Math CentralQuandaries & Queries


Question from Zach, a student:

A can of soda has a volume of 355 mL. The area of a circle is given as A=pieR2, where r= radius of the circle. So, the volume of the can is given by V=(pier2)h, where h is the height of the can. If a particular can has a height of 12.2 cm what is the radius of the can?
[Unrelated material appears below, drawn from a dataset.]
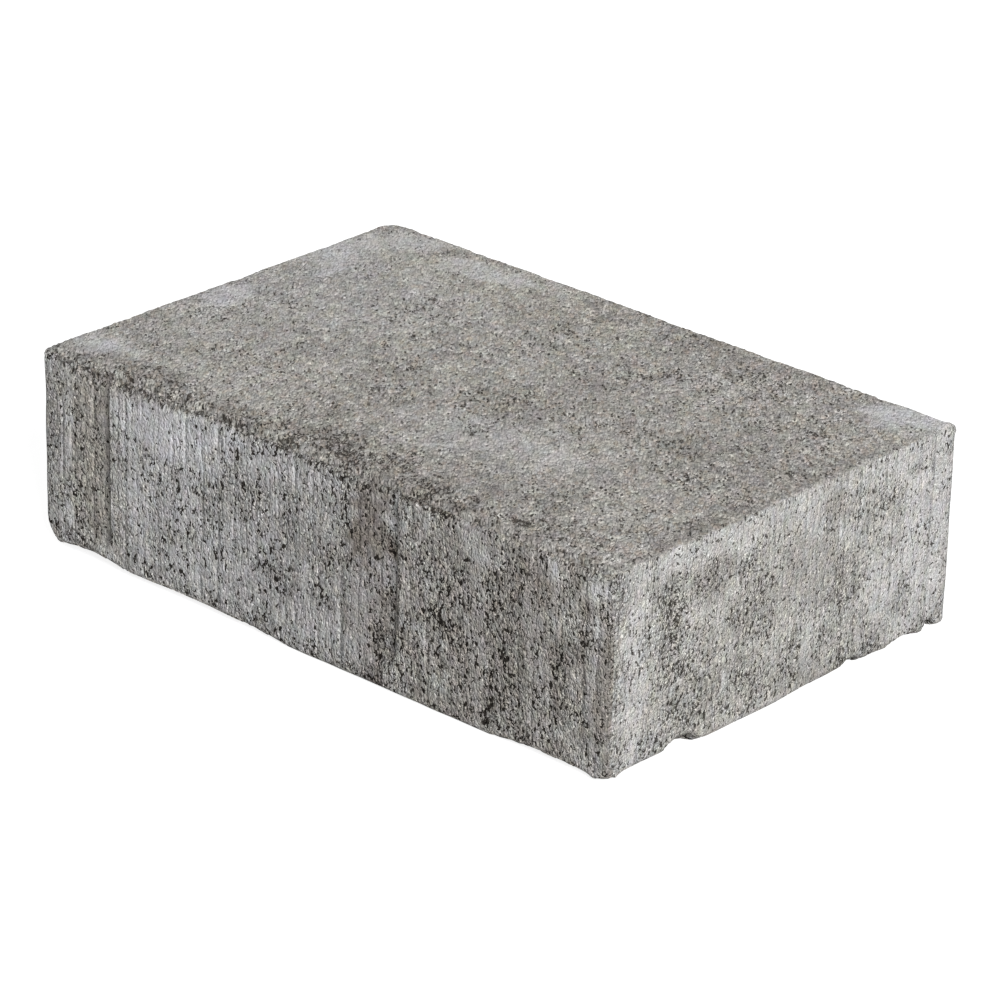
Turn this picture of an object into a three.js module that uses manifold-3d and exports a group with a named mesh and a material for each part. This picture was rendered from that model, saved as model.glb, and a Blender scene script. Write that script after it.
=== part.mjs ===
// A concrete paving stone, pressed in one piece in a steel mould.
// Millimetres, +Z up, with the origin under the middle of the bed.
// Length runs along X and width along Y. The front is the long side that faces -Y.

import * as THREE from "three";
import { mergeVertices } from "three/addons/utils/BufferGeometryUtils.js";
import Module from "manifold-3d";

const wasm = await Module();
wasm.setup();

// Overall size of the stone.
const length = 210;
const width = 140;
const height = 60;

// Rounding of the top arrises. The front one is the most worn.
const frontTopArris = 3.6;
const backTopArris = 2.4;
const rightTopArris = 1.6;
const leftTopArris = 2;

// Rounding of the edges round the bed.
const bedArris = 2.4;

// Rounding of the upright corners.
const frontLeftCorner = 1.8;
const frontRightCorner = 4.4;
const backRightCorner = 1.4;
const backLeftCorner = 10;

// Facets in each quarter turn of a rounding.
const roundingSteps = 6;

// Upright grooves that the mould leaves in the sides. Seen from outside, the floor of each
// slopes in from the left and ends at a steep wall. The wall is set off from the side's left
// or right corner, and the foot is how far above the bed the groove ends.
const longSideGrooves = [
  { from: "left", offset: 26.2, width: 14.6, depth: 1.8, foot: 6 },
  { from: "right", offset: 75, width: 13, depth: 1.5, foot: 8 },
  { from: "right", offset: 2.2, width: 2.9, depth: 0.9, foot: 34 },
];
const endGrooves = [
  { from: "left", offset: 26, width: 9, depth: 1, foot: 26 },
  { from: "right", offset: 7, width: 3.4, depth: 0.7, foot: 12 },
];

// Rounding of a groove's foot, where the groove is wide enough for it.
const grooveFootRounding = 5;

// The two front corners of the bed, knocked round in handling. The left one is worse.
const leftKnock = { reach: 9, rise: 10 };
const rightKnock = { reach: 8, rise: 5 };

// Chips and long worn hollows in the bed edges of the front and right sides. Each is set off
// from the side's left corner to its own middle.
const frontChips = [
  { offset: 18, length: 34, rise: 3.6, reach: 6 },
  { offset: 55, length: 84, rise: 2.5, reach: 4.2 },
  { offset: 190, length: 46, rise: 2.1, reach: 3.6 },
];
const rightChips = [
  { offset: 12, length: 60, rise: 2.5, reach: 4 },
  { offset: 29.4, length: 15, rise: 4.6, reach: 7 },
  { offset: 94, length: 54, rise: 1.8, reach: 3 },
  { offset: 100, length: 9, rise: 3.3, reach: 5.5 },
  { offset: 122, length: 16, rise: 2.2, reach: 4 },
  { offset: 133.6, length: 6, rise: 3.6, reach: 5.5 },
];
const chipSegments = 28;

// How far the cutters stand clear of the faces that they cut.
const clearance = 5;

const concrete = new THREE.MeshStandardMaterial({
  color: 0x9c9995,
  roughness: 0.95,
  metalness: 0,
  flatShading: true,
});

const front = new THREE.Vector3(0, -1, 0);
const right = new THREE.Vector3(1, 0, 0);
const back = new THREE.Vector3(0, 1, 0);
const left = new THREE.Vector3(-1, 0, 0);
const top = new THREE.Vector3(0, 0, 1);
const bed = new THREE.Vector3(0, 0, -1);

// Turns a closed three.js geometry into a solid that can be cut.
function toSolid(geometry) {
  const bare = geometry.clone();
  bare.deleteAttribute("normal");
  bare.deleteAttribute("uv");
  const merged = mergeVertices(bare);
  const mesh = new wasm.Mesh({
    numProp: 3,
    vertProperties: new Float32Array(merged.attributes.position.array),
    triVerts: new Uint32Array(merged.index.array),
  });
  return new wasm.Manifold(mesh);
}

// Turns a solid back into a three.js geometry.
function toGeometry(solid) {
  const mesh = solid.getMesh();
  const geometry = new THREE.BufferGeometry();
  geometry.setAttribute("position", new THREE.BufferAttribute(mesh.vertProperties, 3));
  geometry.setIndex(new THREE.BufferAttribute(mesh.triVerts, 1));
  return geometry;
}

// Distance from the middle of the block to the face that looks in the given direction.
function halfSpan(direction) {
  const alongX = Math.abs(direction.x) * length;
  const alongY = Math.abs(direction.y) * width;
  const alongZ = Math.abs(direction.z) * height;
  return (alongX + alongY + alongZ) / 2;
}

// Middle of the edge where two faces of the block meet.
function edgeMiddle(faceA, faceB) {
  const middle = new THREE.Vector3(0, 0, height / 2);
  middle.addScaledVector(faceA, halfSpan(faceA));
  middle.addScaledVector(faceB, halfSpan(faceB));
  return middle;
}

// Everything outside a quarter ellipse between two directions: it rounds the edge it is put on.
// The reach is measured back from faceA, and the rise back from faceB.
function roundingCutter(faceA, faceB, middle, reach, rise, run) {
  const outline = new THREE.Shape();
  outline.moveTo(-reach, clearance);
  outline.lineTo(-reach, 0);
  outline.absellipse(-reach, -rise, reach, rise, Math.PI / 2, 0, true);
  outline.lineTo(clearance, -rise);
  outline.lineTo(clearance, clearance);
  const cutter = new THREE.ExtrudeGeometry(outline, {
    depth: run,
    bevelEnabled: false,
    curveSegments: roundingSteps,
  });
  cutter.translate(0, 0, -run / 2);
  const along = faceA.clone().cross(faceB);
  const placement = new THREE.Matrix4().makeBasis(faceA, faceB, along);
  placement.setPosition(middle);
  cutter.applyMatrix4(placement);
  return toSolid(cutter);
}

// Rounds the edge where two faces meet, along its whole run.
function edgeCutter(faceA, faceB, radius) {
  const along = faceA.clone().cross(faceB);
  const run = 2 * (halfSpan(along) + clearance);
  return roundingCutter(faceA, faceB, edgeMiddle(faceA, faceB), radius, radius, run);
}

// Rounds off the corner between the bed and an upright corner that is itself rounded.
function cornerCutter(faceA, faceB, uprightRadius, knock) {
  const outward = faceA.clone().add(faceB).normalize();
  const corner = edgeMiddle(faceA, faceB);
  corner.z = 0;
  corner.addScaledVector(outward, -uprightRadius * (Math.SQRT2 - 1));
  const run = 4 * (knock.reach + uprightRadius + clearance);
  return roundingCutter(outward, bed, corner, knock.reach, knock.rise, run);
}

// Moves a cutter made for the front side to another side of the stone.
function toSide(cutter, side) {
  const turn = Math.atan2(side.x, -side.y);
  cutter.translate(0, -halfSpan(side), 0);
  cutter.rotateZ(turn);
  return toSolid(cutter);
}

// Distance between a side's left and right corners.
function sideSpan(side) {
  const across = side.clone().cross(top);
  return 2 * halfSpan(across);
}

// A groove's outline on its side, with a rounded foot, pushed out through the side
// and swung about its steep wall until the floor meets the side at its left edge.
function grooveCutter(groove, side) {
  const rounding = Math.min(grooveFootRounding, groove.width / 2);
  const head = height + clearance;
  const outline = new THREE.Shape();
  outline.moveTo(0, head);
  outline.lineTo(-groove.width, head);
  outline.lineTo(-groove.width, groove.foot + rounding);
  outline.absarc(rounding - groove.width, groove.foot + rounding, rounding, Math.PI, Math.PI * 1.5, false);
  outline.absarc(-rounding, groove.foot + rounding, rounding, Math.PI * 1.5, Math.PI * 2, false);
  const cutter = new THREE.ExtrudeGeometry(outline, {
    depth: groove.depth + clearance,
    bevelEnabled: false,
    curveSegments: roundingSteps,
  });
  cutter.rotateX(Math.PI / 2);
  cutter.rotateZ(Math.asin(groove.depth / groove.width));
  const halfSide = sideSpan(side) / 2;
  const wall = groove.from === "left" ? groove.offset - halfSide : halfSide - groove.offset;
  cutter.translate(wall, groove.depth, 0);
  return toSide(cutter, side);
}

// A rounded scoop out of the bed edge.
function chipCutter(chip, side) {
  const cutter = new THREE.SphereGeometry(1, chipSegments, chipSegments / 2);
  cutter.scale(chip.length / 2, chip.reach, chip.rise);
  cutter.translate(chip.offset - sideSpan(side) / 2, 0, 0);
  return toSide(cutter, side);
}

function pavingStone() {
  const block = new THREE.BoxGeometry(length, width, height);
  block.translate(0, 0, height / 2);

  const cutters = [
    edgeCutter(front, top, frontTopArris),
    edgeCutter(back, top, backTopArris),
    edgeCutter(right, top, rightTopArris),
    edgeCutter(left, top, leftTopArris),
    edgeCutter(front, left, frontLeftCorner),
    edgeCutter(front, right, frontRightCorner),
    edgeCutter(back, right, backRightCorner),
    edgeCutter(back, left, backLeftCorner),
    cornerCutter(front, left, frontLeftCorner, leftKnock),
    cornerCutter(front, right, frontRightCorner, rightKnock),
  ];
  for (const side of [front, right, back, left]) {
    cutters.push(edgeCutter(side, bed, bedArris));
  }
  for (const side of [front, back]) {
    cutters.push(...longSideGrooves.map((groove) => grooveCutter(groove, side)));
  }
  for (const side of [right, left]) {
    cutters.push(...endGrooves.map((groove) => grooveCutter(groove, side)));
  }
  cutters.push(...frontChips.map((chip) => chipCutter(chip, front)));
  cutters.push(...rightChips.map((chip) => chipCutter(chip, right)));

  const solid = cutters.reduce((stone, cutter) => stone.subtract(cutter), toSolid(block));
  const mesh = new THREE.Mesh(toGeometry(solid), concrete);
  mesh.name = "paving_stone";
  return mesh;
}

const part = new THREE.Group();
part.add(pavingStone());

export default part;
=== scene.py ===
"""Finished look of a pressed concrete paving stone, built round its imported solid. Metres, +Z up."""

import math

import bmesh
import bpy
from mathutils import Matrix, Vector, noise
from mathutils.bvhtree import BVHTree


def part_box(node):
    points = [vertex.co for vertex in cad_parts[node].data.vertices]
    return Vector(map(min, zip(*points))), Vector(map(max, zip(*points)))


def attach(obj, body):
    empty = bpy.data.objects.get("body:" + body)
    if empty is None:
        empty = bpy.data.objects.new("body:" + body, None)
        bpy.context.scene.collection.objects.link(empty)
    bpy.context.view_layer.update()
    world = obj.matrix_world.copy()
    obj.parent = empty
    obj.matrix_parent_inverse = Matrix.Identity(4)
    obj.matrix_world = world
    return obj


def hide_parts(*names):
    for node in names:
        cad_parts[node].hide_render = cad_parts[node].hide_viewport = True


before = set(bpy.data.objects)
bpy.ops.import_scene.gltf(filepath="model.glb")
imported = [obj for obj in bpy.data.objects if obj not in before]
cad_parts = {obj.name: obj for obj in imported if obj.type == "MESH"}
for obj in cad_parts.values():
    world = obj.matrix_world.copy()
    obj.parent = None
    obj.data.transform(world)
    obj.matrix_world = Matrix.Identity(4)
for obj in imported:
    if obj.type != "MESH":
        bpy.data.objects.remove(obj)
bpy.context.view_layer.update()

MM = 0.001
LOW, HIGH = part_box("paving_stone")
HALF_LENGTH = HIGH.x / MM
HALF_WIDTH = HIGH.y / MM
HEIGHT = HIGH.z / MM

# Camera: where it stands round the stone, what it looks at, and its lens.
CAMERA_AZIMUTH = 41.96
CAMERA_ELEVATION = 24.07
CAMERA_ROLL = 1.576
CAMERA_DISTANCE = 1.4677
CAMERA_AIM = (-0.00468, 0.00855, 0.02125)
CAMERA_LENS = 190.58
CAMERA_SENSOR = 36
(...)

I know the answer is 3.04 cm. I need help figuring out how to arrive at this answer- what were the mathmatical steps?


Hi Zach.

Write down what you know. First here are the numbers we know:

V = 355
h = 12.2
π = about 3.14

Here is the formula we know:

V = πr²h

We can substitute in the numbers for the letters we know (I'm putting parentheses - brackets - around them so you can see what is happening):

[355] = [3.14] r² [12.2]

Now I have an equation (it has an equal sign, so it is an equation) with just one letter in it. So I want to isolate that on one side of the equal sign.

[3.14] r² [12.2] = 355

Divide by [3.14] and [12.2] on both sides so that those factors on the left cancel out and r² is left by itself:

r² = 355 ÷ [12.2] ÷3.14

r² = about 9.267

We want to know the radius r but we have r² instead. So we need to take the square root of both sides now:

√(r²) = √(9.267)

r = √(9.267)

r = about 3.04 cm

I hope this step by step explanation helps!
Stephen La Rocque.

PS: It is important for you to recognize in this question that 1 ml = 1 cm³. If the units were in fluid ounces and inches, you'd definitely have more work to do. Metric makes things quite simple.